<<<<

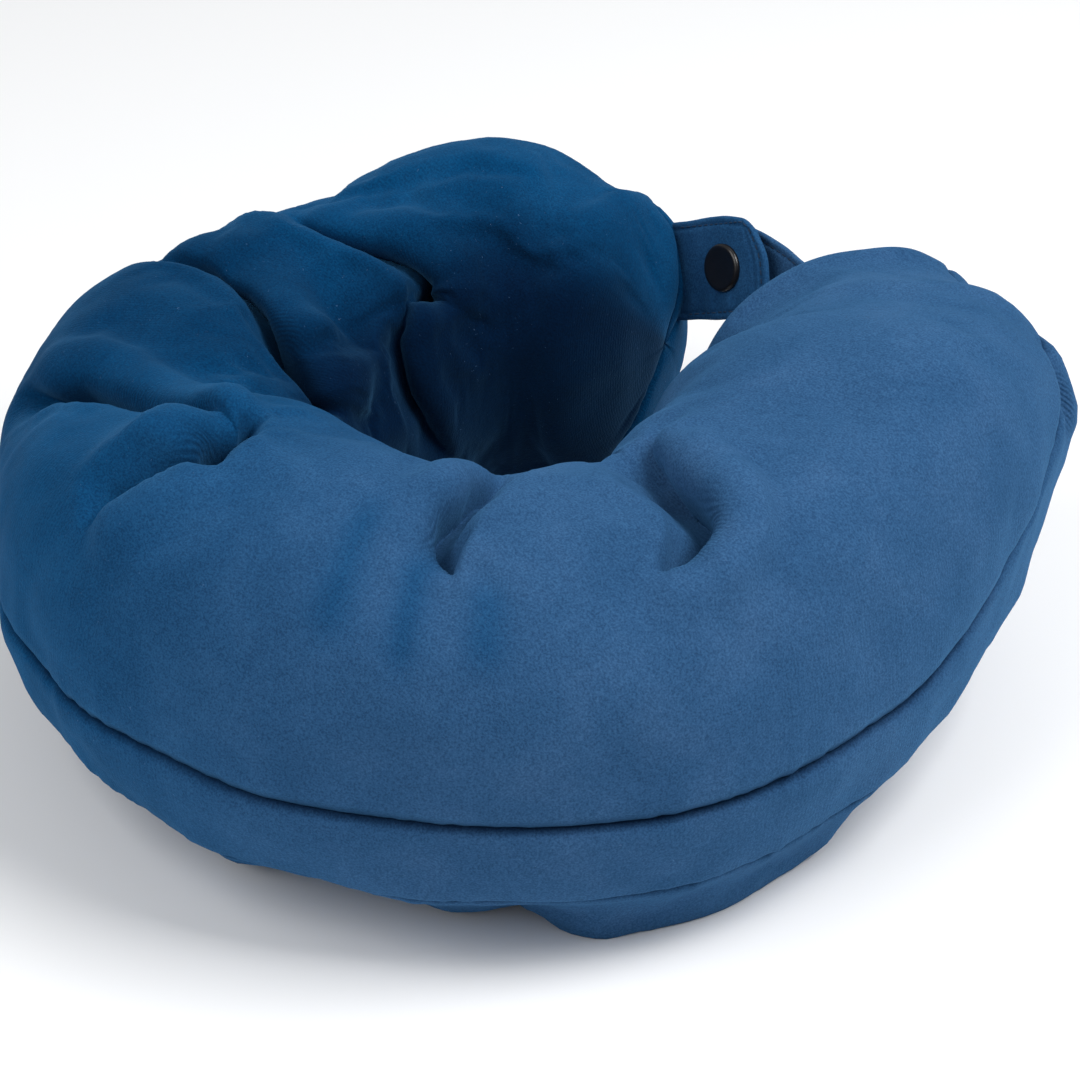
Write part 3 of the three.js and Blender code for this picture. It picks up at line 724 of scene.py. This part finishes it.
def velour_material():
    """Blue velour: a short dense nap on a ribbed knit, paler or darker by the way it lies."""
    shader = Shader("velour_blue", (0.01, 0.08, 0.20), 0.95, Sheen_Weight=0.17,
                    Sheen_Roughness=0.5, Specular_IOR_Level=0.05)
    shader.surface.inputs["Sheen Tint"].default_value = (0.15, 0.52, 1.0, 1)
    brushed = shader.noise(38, 4, 0.6, 0.4)
    dark_nap = shader.ramp(brushed, [(0.3, (0.0004, 0.038, 0.112)), (0.5, (0.001, 0.046, 0.132)),
                                     (0.7, (0.003, 0.056, 0.152))])
    pale_nap = shader.ramp(brushed, [(0.3, (0.021, 0.071, 0.165)), (0.5, (0.026, 0.081, 0.184)),
                                     (0.7, (0.033, 0.092, 0.202))])
    color = shader.mix(shader.attribute("pale"), dark_nap, pale_nap)
    shady = shader.ramp(shader.attribute("shady"), [(0.0, WHITE), (1.0, (0.10, 0.17, 0.23))])
    color = shader.mix(1.0, color, shady, "MULTIPLY")
    nap = shader.noise(1700, 2, 0.6)
    tufts = shader.noise(520, 3, 0.6)
    color = shader.mix(0.6, color, shader.ramp(nap, [
        (0.36, (0.55, 0.56, 0.6)), (0.5, WHITE), (0.66, (1.5, 1.42, 1.3))]), "MULTIPLY")
    color = shader.mix(0.16, color, shader.ramp(tufts, [
        (0.32, (0.6, 0.62, 0.66)), (0.5, WHITE), (0.7, (1.4, 1.36, 1.3))]), "MULTIPLY")
    ribs = shader.ribs(RIB_PITCH)
    opened = shader.math("MULTIPLY", shader.attribute("bend"), shader.math("MULTIPLY", ribs, 0.8))
    color = shader.mix(opened, color, (0.0005, 0.012, 0.04))
    lint = shader.noise(1400, 1, 0.5, 0.8)
    speck = shader.ramp(lint, [(0.76, (0, 0, 0)), (0.82, (0.6, 0.6, 0.6))])
    color = shader.mix(speck, color, (0.09, 0.17, 0.31))
    shade = shader.ramp(shader.attribute("seam"), [(0.0, WHITE), (1.0, (0.40, 0.44, 0.50))])
    color = shader.mix(1.0, color, shade, "MULTIPLY")
    shader.color(color)
    shader.bump(nap, 0.30 * MM, 0.6)
    shader.bump(tufts, 0.35 * MM, 0.4)
    shader.bump(ribs, 0.25 * MM, 0.12)
    shader.bump(opened, 0.7 * MM, -1)
    return shader.material


def plain_material(name, color, roughness, bump_scale, bump_height, **sockets):
    """A material whose colour and surface vary slightly over a fine grain."""
    shader = Shader(name, color, roughness, **sockets)
    grain = shader.noise(bump_scale, 3, 0.6)
    dark = [0.82 * part for part in color]
    light = [min(1, 1.12 * part) for part in color]
    shader.color(shader.ramp(grain, [(0.3, dark), (0.7, light)]))
    shader.bump(grain, bump_height)
    return shader.material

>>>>

Gather all lines from the listing above in which "part" occurs.

> _The reply_
Write part 3 of the three.js and Blender code for this picture. It picks up at line 724 of scene.py. This part finishes it.
    dark = [0.82 * part for part in color]
    light = [min(1, 1.12 * part) for part in color]